Of the lines in the listing, how many include the string "part"? Write the number and nothing else.
——————————
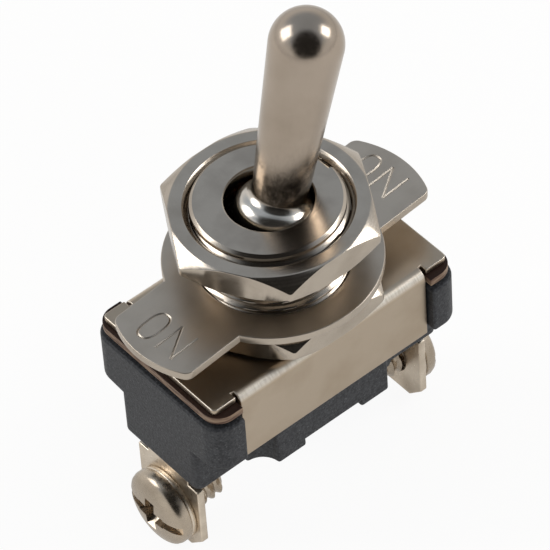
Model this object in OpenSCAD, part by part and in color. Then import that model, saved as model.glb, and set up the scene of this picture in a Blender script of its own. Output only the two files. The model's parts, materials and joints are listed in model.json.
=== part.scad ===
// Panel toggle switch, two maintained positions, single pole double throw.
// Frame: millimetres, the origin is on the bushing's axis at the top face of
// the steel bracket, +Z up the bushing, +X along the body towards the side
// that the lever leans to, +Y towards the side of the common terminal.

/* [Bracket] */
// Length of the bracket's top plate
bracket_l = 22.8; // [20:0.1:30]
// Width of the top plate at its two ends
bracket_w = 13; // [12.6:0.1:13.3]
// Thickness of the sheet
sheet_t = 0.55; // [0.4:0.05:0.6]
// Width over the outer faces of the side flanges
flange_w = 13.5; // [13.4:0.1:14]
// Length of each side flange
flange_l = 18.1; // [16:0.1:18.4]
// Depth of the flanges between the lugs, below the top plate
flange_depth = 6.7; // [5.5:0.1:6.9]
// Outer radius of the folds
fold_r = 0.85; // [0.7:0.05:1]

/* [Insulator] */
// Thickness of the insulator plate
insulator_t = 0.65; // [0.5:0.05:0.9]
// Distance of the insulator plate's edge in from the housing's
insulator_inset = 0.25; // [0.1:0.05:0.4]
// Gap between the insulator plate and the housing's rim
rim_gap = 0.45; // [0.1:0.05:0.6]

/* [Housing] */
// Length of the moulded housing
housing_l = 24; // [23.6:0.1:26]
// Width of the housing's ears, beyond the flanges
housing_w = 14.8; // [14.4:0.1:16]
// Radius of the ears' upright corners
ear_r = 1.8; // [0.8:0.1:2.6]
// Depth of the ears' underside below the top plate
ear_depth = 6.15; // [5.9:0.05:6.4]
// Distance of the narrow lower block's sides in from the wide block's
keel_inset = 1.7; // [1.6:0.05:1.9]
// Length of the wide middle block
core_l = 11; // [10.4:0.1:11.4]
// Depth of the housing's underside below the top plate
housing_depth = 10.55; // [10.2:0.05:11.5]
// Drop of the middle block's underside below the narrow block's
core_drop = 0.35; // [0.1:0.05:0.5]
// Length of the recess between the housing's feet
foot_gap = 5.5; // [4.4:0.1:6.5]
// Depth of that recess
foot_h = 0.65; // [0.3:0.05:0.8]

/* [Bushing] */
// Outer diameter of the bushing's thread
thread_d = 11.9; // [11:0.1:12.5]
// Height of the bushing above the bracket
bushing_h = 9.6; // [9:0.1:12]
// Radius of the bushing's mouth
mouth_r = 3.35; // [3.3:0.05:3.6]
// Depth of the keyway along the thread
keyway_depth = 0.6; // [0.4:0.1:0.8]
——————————
COMPLETE OUTPUT »
2